Since my last post, I've made peace with Deus Ex's light levels. It took some conscious effort, but I was able to relax when I encountered darkness, and grudgingly use my flashlight instead. That had an enormous effect on my mood, and while I'll never fully adore the game's resource management elements, I wound up finishing the story with ammo, bioenergy, and health packs to spare, so maybe I was just being a huge baby about it.

So, how do I sum up my experience with Deus Ex? If I'd played it in 2000, it would have blown my mind. It might not have been as visually stunning or generally well-constructed a game as Majora's Mask (which is what I was playing when this game came out), but the openness and non-linear nature of its levels really is something remarkable. I once compared it unfavorably to Skyrim, but I realize now that was unfair. Skyrim gives you freedom in how you build your character, and that allows a different approach to the dungeons, but those dungeons were mostly fancily-decorated tubes. It took me awhile to appreciate that Deus Ex doesn't do that. There were locked doors I failed to go through, air vents I bypassed, and walls I didn't climb, but if I had, if my collection of augments, chosen skills, or available equipment had been different, I could have unlocked whole new paths through the levels. Deus Ex is one of the few games out there where going from Point A to Point C doesn't necessarily entail going through Point B, and I respect that.

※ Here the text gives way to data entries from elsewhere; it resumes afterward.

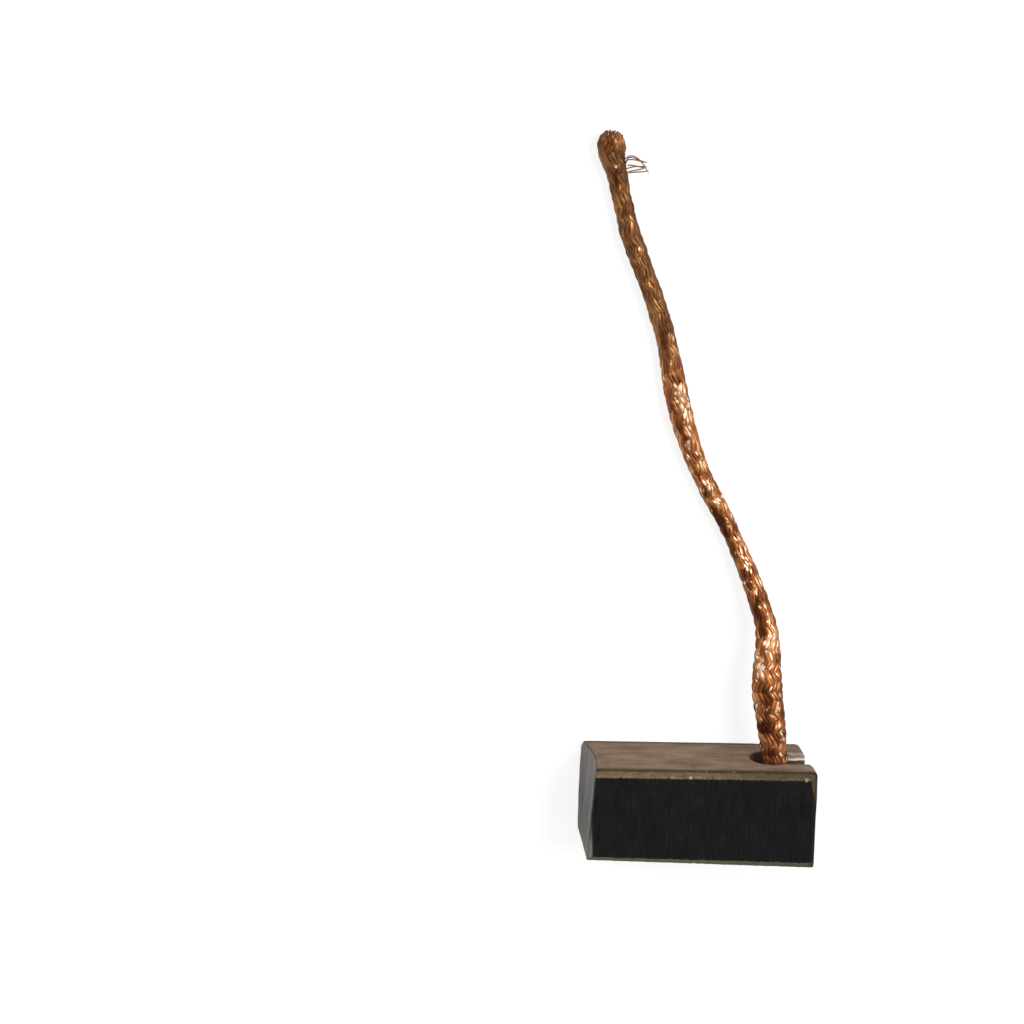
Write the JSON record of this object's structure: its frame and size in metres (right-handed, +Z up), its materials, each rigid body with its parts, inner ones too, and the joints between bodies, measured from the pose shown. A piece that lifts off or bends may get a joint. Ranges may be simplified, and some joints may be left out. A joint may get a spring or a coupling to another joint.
{
  "type": "carbon brush",
  "caption": "Square carbon brush block with a worn hollow contact end, a slotted blind hole and a braided copper pigtail lying loose from it.",
  "frame": {"origin": "under the middle of the block, on the surface that its large face lies on", "axes": "+X along the block from the worn contact end to the rear end, +Y to the side that the pigtail leaves, +Z up through the block's thickness"},
  "size_m": [0.0253, 0.0742, 0.01],
  "materials": {
    "carbon": "pressed copper-bearing carbon: black on the two large faces, brown where it is ground, dull grey on the worn end",
    "tamped_copper": "dull granular copper powder, tamped hard",
    "copper_braid": "bare plaited copper strands, bright near the block and browner towards the cut end"
  },
  "bodies": {
    "root": {"carbon_block": "carbon", "tamped_powder": "tamped_copper", "pigtail": "copper_braid"}
  },
  "joints": []
}
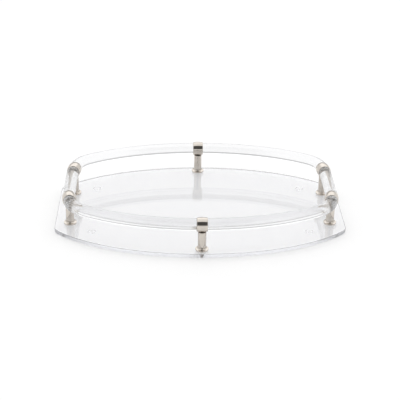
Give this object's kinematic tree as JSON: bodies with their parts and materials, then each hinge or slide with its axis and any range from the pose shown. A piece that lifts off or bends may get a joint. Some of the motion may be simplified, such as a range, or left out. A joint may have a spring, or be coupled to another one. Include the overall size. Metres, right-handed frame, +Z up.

That being said, I'm not eager to revisit this game. It has a rhythm to it that just doesn't jibe with the way I like to play games. Going back and exploring the various side-passages and alternate routes would involve dealing once more with limited supplies, inaccurate shooting, and sudden and unpredictable fragility (seriously, it seems like half the times I reloaded, it was after being taken down by a single rocket or well-placed shot), and that's just not my style. I'm sorry I was so hard on it earlier, due to my own stubborn refusal to engage with the game's mechanics (even if I think "limited light" is a terrible mechanic for a video game), and as I often am when I move out of my comfort zone, I'm glad I gave it a try, but I can't deny that I'm glad to be moving on.